PROBLEM TO SOLVE:
Lines holding the string "lifts" are the ones to copy from this listing.

SUPPLIED MATERIAL:
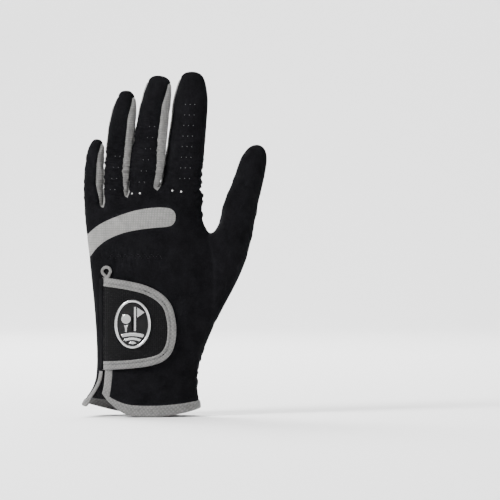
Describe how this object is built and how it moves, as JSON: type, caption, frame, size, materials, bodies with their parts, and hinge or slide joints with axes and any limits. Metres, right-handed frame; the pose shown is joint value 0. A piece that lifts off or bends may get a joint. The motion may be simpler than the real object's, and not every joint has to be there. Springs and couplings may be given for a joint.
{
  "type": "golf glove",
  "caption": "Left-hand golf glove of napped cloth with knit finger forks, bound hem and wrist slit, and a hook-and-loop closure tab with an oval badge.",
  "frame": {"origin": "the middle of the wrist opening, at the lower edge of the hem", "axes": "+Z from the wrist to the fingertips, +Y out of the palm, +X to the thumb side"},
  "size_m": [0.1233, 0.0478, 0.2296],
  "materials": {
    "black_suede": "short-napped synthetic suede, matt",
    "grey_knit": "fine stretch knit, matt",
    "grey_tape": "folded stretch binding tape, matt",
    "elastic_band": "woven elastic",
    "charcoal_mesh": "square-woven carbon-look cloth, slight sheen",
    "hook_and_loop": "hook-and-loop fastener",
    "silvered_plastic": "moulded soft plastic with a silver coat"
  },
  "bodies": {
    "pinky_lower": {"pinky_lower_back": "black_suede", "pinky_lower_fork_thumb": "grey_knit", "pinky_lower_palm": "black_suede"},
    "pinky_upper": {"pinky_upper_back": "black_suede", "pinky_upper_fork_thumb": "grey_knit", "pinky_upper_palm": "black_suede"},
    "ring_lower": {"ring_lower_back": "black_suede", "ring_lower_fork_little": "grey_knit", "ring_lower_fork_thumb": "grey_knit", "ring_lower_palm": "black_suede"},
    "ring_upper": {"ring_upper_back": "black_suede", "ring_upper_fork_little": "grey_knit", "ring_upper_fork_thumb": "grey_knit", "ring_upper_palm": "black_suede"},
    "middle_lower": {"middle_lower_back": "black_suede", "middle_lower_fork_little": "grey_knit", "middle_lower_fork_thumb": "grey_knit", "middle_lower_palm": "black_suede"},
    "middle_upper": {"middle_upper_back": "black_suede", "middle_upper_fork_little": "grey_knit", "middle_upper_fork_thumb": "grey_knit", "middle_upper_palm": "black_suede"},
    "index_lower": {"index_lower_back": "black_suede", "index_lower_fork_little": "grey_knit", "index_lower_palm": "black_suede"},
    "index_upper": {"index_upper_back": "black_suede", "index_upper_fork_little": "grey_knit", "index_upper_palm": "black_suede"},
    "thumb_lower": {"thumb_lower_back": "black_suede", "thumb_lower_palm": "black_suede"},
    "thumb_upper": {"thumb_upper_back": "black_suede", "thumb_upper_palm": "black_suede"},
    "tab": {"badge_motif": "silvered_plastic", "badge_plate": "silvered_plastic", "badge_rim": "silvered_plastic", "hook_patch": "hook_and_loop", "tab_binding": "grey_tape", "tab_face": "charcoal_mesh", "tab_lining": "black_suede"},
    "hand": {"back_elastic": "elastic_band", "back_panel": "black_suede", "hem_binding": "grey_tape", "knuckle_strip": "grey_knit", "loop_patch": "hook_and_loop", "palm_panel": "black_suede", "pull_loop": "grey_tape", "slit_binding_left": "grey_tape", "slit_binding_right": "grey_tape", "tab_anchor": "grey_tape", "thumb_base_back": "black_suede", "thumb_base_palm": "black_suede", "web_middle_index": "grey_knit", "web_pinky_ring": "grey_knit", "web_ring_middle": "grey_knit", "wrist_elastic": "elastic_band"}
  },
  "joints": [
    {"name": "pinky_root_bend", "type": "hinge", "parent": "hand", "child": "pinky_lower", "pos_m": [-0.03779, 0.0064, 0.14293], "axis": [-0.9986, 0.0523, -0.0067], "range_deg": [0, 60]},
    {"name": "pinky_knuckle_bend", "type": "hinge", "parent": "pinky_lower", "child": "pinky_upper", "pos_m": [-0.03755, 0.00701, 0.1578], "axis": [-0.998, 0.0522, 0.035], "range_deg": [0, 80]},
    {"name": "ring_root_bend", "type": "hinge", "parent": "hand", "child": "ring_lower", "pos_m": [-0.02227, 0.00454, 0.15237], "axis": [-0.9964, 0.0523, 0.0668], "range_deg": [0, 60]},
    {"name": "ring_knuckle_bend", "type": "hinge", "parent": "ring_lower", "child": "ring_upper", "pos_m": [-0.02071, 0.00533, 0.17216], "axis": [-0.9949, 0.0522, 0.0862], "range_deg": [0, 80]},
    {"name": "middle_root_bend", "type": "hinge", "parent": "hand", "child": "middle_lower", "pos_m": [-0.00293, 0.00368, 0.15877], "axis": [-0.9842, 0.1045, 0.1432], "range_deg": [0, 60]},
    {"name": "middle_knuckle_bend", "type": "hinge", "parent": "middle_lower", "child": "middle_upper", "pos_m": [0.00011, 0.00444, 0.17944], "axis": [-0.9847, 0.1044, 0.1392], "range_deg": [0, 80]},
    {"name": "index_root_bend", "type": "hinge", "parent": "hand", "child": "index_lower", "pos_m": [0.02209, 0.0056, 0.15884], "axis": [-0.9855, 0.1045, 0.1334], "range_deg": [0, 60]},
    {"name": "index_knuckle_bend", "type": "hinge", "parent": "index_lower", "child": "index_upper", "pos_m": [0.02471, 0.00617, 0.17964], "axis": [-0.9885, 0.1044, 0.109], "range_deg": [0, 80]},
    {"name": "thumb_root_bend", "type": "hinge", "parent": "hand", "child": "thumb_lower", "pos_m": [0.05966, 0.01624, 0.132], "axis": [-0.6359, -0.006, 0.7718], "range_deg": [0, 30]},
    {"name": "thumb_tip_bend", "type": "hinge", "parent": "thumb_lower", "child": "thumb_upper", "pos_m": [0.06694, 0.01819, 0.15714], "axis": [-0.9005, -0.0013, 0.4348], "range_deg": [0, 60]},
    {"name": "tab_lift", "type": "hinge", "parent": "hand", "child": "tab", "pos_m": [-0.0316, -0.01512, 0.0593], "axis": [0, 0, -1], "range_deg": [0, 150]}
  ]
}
--
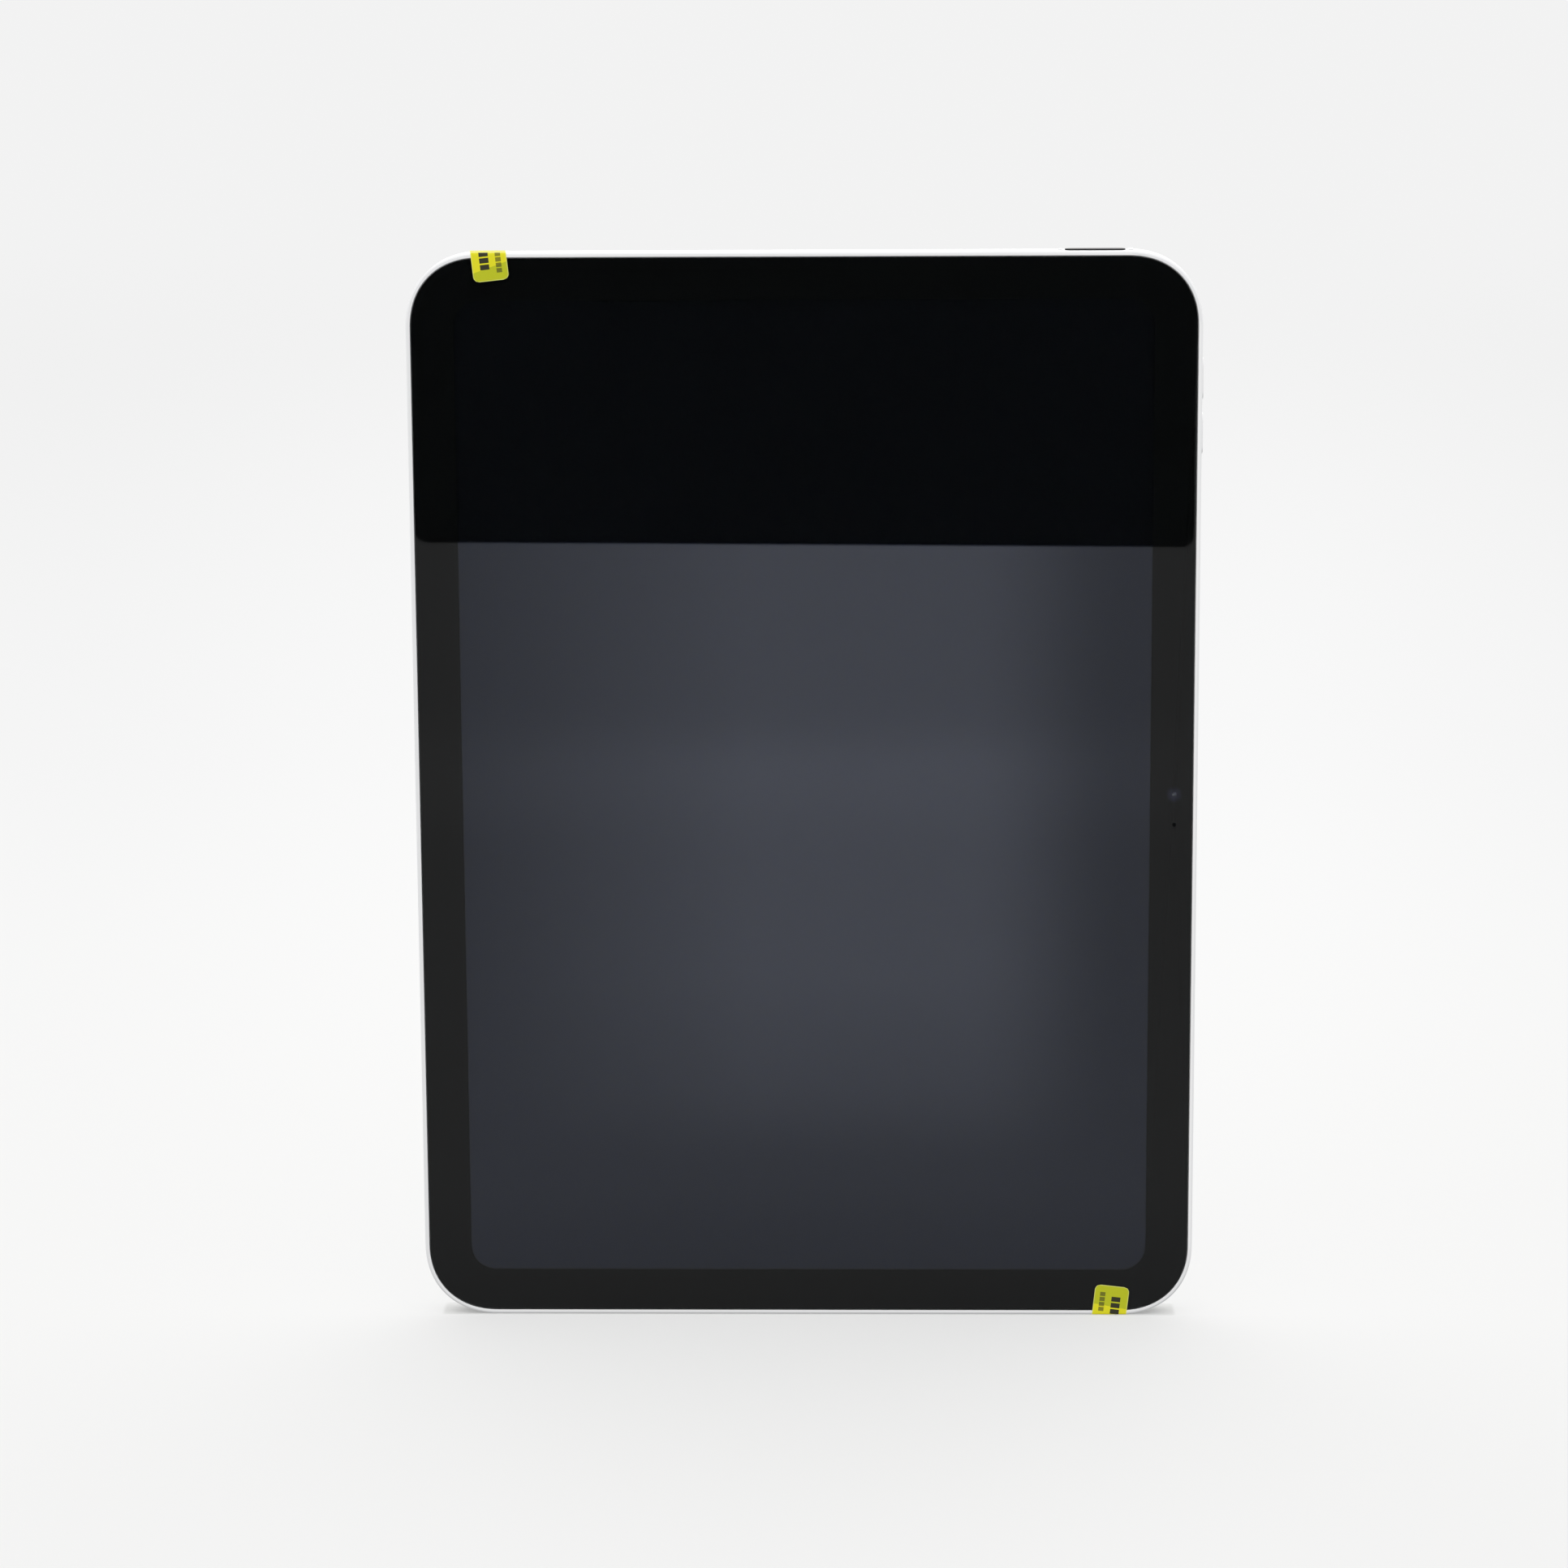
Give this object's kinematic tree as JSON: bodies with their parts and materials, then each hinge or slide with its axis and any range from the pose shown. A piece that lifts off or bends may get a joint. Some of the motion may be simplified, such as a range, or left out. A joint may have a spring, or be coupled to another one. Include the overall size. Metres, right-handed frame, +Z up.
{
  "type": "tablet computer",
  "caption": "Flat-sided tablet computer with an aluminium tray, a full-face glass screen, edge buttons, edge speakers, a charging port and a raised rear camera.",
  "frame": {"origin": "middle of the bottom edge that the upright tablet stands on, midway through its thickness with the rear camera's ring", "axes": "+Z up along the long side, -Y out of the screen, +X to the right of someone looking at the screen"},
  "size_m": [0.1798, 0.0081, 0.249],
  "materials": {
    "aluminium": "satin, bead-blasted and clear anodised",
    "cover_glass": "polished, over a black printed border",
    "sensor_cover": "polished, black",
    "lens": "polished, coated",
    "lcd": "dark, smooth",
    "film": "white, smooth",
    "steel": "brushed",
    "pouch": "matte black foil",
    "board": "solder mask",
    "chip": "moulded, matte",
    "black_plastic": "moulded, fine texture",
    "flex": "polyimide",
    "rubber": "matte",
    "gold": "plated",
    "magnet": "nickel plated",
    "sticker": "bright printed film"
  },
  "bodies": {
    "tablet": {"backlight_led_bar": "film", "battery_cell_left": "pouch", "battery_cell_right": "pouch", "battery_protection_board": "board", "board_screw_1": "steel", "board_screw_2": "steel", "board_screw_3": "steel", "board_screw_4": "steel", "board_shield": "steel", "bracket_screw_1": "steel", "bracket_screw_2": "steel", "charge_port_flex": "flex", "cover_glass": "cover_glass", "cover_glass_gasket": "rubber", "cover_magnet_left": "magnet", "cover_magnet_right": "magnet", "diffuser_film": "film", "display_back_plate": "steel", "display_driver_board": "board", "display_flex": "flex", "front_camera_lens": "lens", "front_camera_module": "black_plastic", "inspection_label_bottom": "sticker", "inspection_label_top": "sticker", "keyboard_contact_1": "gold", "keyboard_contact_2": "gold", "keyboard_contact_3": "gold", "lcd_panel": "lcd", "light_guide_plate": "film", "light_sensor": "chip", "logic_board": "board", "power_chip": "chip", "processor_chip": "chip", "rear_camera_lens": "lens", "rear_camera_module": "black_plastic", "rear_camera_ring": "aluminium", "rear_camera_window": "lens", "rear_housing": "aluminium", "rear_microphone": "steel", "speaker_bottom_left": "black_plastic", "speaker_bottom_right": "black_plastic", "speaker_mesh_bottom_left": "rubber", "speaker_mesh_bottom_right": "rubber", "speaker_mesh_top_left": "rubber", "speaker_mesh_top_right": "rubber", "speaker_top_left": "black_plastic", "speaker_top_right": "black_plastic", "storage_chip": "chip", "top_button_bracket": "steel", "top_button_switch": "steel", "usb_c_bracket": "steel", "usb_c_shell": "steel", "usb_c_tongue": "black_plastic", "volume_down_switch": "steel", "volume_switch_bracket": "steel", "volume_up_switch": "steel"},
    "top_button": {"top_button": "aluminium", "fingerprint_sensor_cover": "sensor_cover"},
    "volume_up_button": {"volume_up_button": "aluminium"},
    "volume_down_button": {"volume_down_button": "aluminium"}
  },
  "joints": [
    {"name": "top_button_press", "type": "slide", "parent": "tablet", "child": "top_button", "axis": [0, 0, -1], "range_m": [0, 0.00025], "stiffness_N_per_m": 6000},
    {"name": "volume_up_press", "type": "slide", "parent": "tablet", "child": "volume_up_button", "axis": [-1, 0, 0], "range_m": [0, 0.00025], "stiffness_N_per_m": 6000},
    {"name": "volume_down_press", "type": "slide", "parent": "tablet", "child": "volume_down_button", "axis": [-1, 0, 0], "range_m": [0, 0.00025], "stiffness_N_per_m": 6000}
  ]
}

EXERCISE OUTPUT:
Describe how this object is built and how it moves, as JSON: type, caption, frame, size, materials, bodies with their parts, and hinge or slide joints with axes and any limits. Metres, right-handed frame; the pose shown is joint value 0. A piece that lifts off or bends may get a joint. The motion may be simpler than the real object's, and not every joint has to be there. Springs and couplings may be given for a joint.
Give this object's kinematic tree as JSON: bodies with their parts and materials, then each hinge or slide with its axis and any range from the pose shown. A piece that lifts off or bends may get a joint. Some of the motion may be simplified, such as a range, or left out. A joint may have a spring, or be coupled to another one. Include the overall size. Metres, right-handed frame, +Z up.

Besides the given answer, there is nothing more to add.